Recently, however, several school systems have adopted a new method of dealing with their problems. Enlisting the help of such companies as Edison Schools, school districts have started corporately managed public schools.

Edison Schools, the nation's largest company dealing with for-profit schools, was founded in 1992 by Chris Whittle. The focus of this New York-based corporation, now headed by former Yale president Benno Schmidt, is to turn around schools with a history of low performance.

It is currently running 113 public schools around the country with a combined enrollment of 57,000 students. The company runs K-12 schools by contracting with local districts as well as public charter school boards. It takes over the running of the school, the hiring of staff and the academic programs.

Basing its educational design on research conducted by Johns Hopkins and the University of Chicago, Edison students are taught in academies, which are groups of 100 to 180 students of varying grade levels, which are led by four to six teachers. Students have the same teachers until they graduate into the next academy. Students go to school for seven hours a day, 200 days a year, and in the Primary Academy (K-2) they are required to learn basic math and rudimentary reading skills before graduating. They also start taking courses in Spanish.

Edison is only one in more than a dozen groups that have sprouted up in recent years. Other companies include Advantage Schools and the Tesseract Group.

Advantage Schools, now in 10 states, offers education in a more formal environment, requiring students to wear uniforms. There is a "zero tolerance" policy for disruptive behavior and a "Code of Civility" that students must abide by. At an Advantage School, students progress on the basis of skill rather than grade level.

Tesseract (formerly Education Alternatives) currently runs 37 schools in six states and bases its curriculum on liberal arts. Under the slogan of "No classrooms are the same, no school day repeats the one before," teachers at these schools create learning centers in each classroom. These centers are unique to the students in the class. The group had contracts with school districts in Baltimore and Hartford, Conn., however, student performances were so low that both cities canceled their contracts.

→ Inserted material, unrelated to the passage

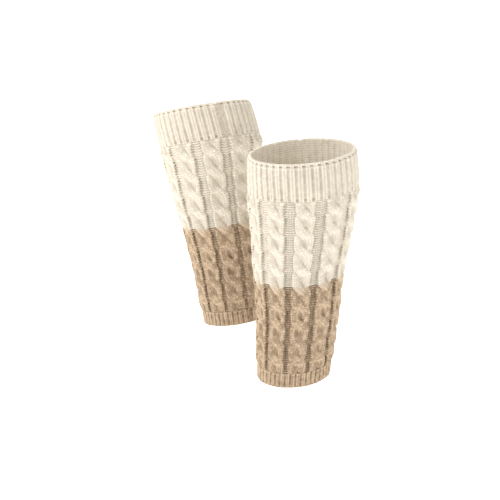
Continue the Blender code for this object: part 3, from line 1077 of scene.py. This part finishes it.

The for-profit schools have their critics, who believe that schools should not be run by private corporations and that decisions regarding education should not be made by those who have to factor in profit considerations. The American Federation of Teachers, one of the nation's largest teachers' unions, criticized Edison Schools for "uneven quality and mixed results" on student performance and for exaggerating the increases in student test scores. According to the report released by the Federation in 1998, "If public schools were to use some of Edison's evaluation methods and modes of presenting data, they would look a lot better too."

According to Alex Molnar, the director of the Center for the Analysis of Commercialism in Education, "When you look at the result of the Edison Project ... what strikes a person who's familiar with the performance of American public schools is that they are in no way extraordinary. They've got some schools that are performing well, some that are performing less well. The Edison schools are ordinary. They are in no sense of the word a kind of role model for the reform of public education."